Alternatives and Complements
Boom furling is the fancy cousin of lazy jacks. Instead of catching the sail in a cradle, you roll it right into the boom. It is tidy and elegant, but it costs a lot more and adds mechanical complexity. A stack pack is probably the best companion piece — it is basically a fabric sleeve that works with lazy jacks to enclose the sail completely when it is down. I added one to my boat two years ago and honestly wish I had done it sooner.
- Boom furling systems (neat but expensive)
- Stack packs (work great alongside lazy jacks)
A lot of cruisers end up running both lazy jacks and a stack pack. The combination gives you an almost foolproof system for handling the main. Drop the sail, it falls into the cradle, zip up the stack pack, and you are done. It looks clean at the dock and protects the sail from UV when you are anchored for a few days.
Historical Context
Frustrated by the chaos of dropping big gaff-rigged sails with five-man crews, old-time sailors rigged lines from the mast to the boom to catch the canvas as it came down. This setup was born out of pure necessity — commercial sailing vessels could not afford to have crew members getting tangled in sailcloth. This basic idea took off over the centuries and eventually evolved into the lazy jack systems cruisers know and rely on today.

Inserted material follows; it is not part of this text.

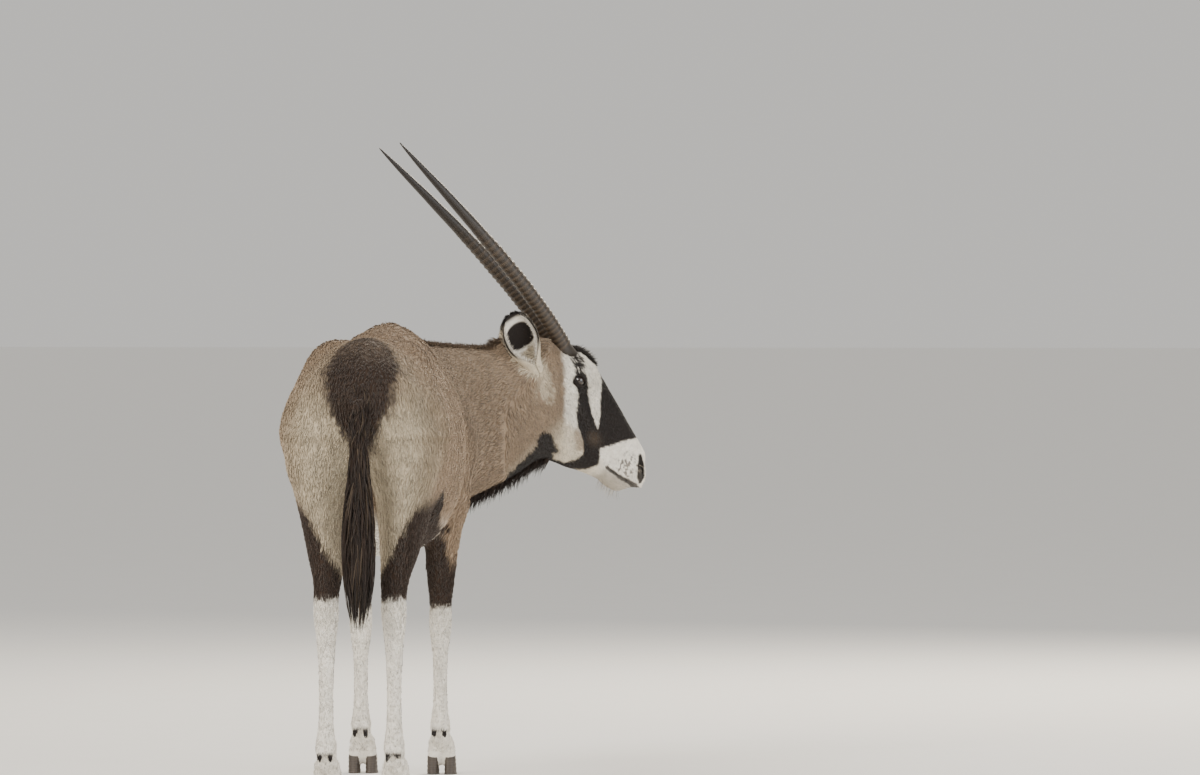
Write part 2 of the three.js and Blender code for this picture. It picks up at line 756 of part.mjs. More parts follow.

What changed over the years was really just materials and refinement. Hemp lines gave way to Dacron and then to low-stretch synthetics. Bronze hardware became stainless steel. But the fundamental concept — run some lines from the mast to the boom and let them catch the sail — has not changed in hundreds of years. That’s the kind of simplicity that survives because it works.
Final Thoughts
If you are sailing shorthanded or solo, lazy jacks are one of the best upgrades you can make. The parts cost under a hundred dollars, installation takes a Saturday morning, and the difference in how manageable your mainsail becomes is night and day. I would not leave the dock without them.